Now, I could have argued and told him to fuck off. But I cared more about making the day enjoyable for my kids, getting plenty of apples, and doing the pumpkin thing. It wasn’t a life or death situation. In fact, I figured that really, only the old man had a problem with it, and he would be dead in a few years anyway. Jumbled thoughts ran through my head as I went and told my bride what the old man had said.

We agreed that she should probably put the shirt back on. I spoke to Analisse about it, telling her that some people here wanted it on and so I was putting mine back on too. She agreed after a tiny bit of protest, but quickly brightened up when I pulled my shirt over my head.

Without skipping a beat, she was back playing in the sand.

I don’t know what my point is in writing this, but I was sad. Sad that my daughter couldn’t just enjoy who she was, legally. Sad that some people are so bothered by the skin of a little child, they have to dictate my parenting choices. Sad that it is 2016 and we still shame little children for their natural bodies. Sad that it’s 2016 and we still shame older girls for their bodies. Confused that I was bent over a fence, mostly naked from the waste up, possibly even showing a plumbers crack, and the old man rendered me perfectly normal, and yet didn’t see my daughter that way.
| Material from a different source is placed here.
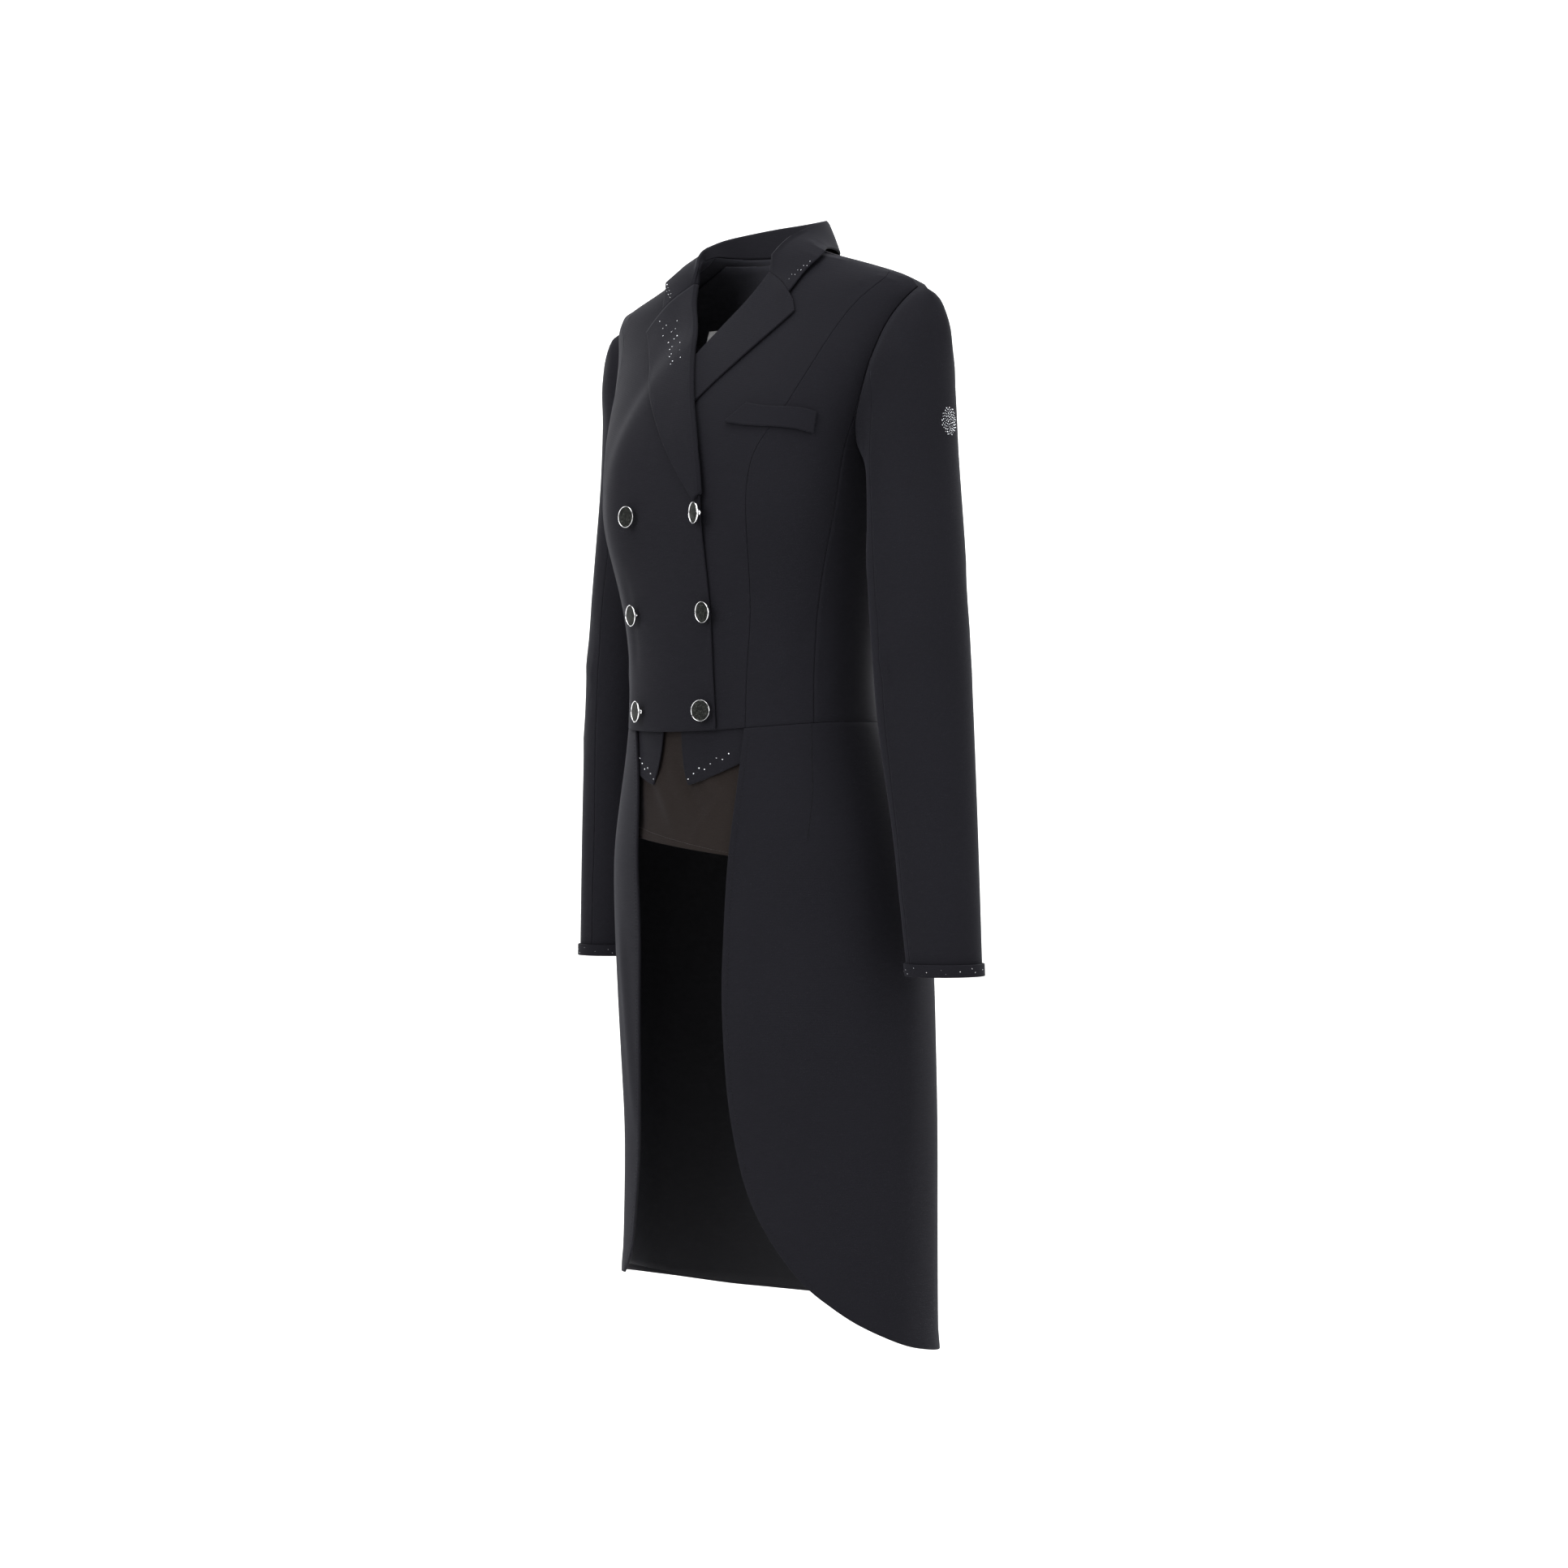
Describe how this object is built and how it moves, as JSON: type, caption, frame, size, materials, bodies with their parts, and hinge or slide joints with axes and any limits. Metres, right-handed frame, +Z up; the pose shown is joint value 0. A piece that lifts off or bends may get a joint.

I’ll be back there next year. And next year, I won’t stop her from taking her shirt off again. And when he tells me to have her put it back on, we’ll do the dance again. Or maybe I’ll confront him nicely. Or maybe one day he’ll change.

Grocery Store Trip with my Analisse

The last time we went on a grocery shopping trip alone, Analisse (6) and I were in Colorado in the middle of nowhere. She wore her sister’s tiara and begged me to wear another one. It was made of plastic and was too small for my head, so I was afraid I was going to break it. Laura (13), the owner, would have wept. I wore a hat instead.

Tonight, we went shopping again and she wore this:


You can’t see it, but one of her socks is an ankle sock and the other, a mid-calf sock.

We went to Costco and ate dinner. There was a small mishap:


A full cup of Pepsi, all over the floor. She dropped it and then loudly and publicly blamed me.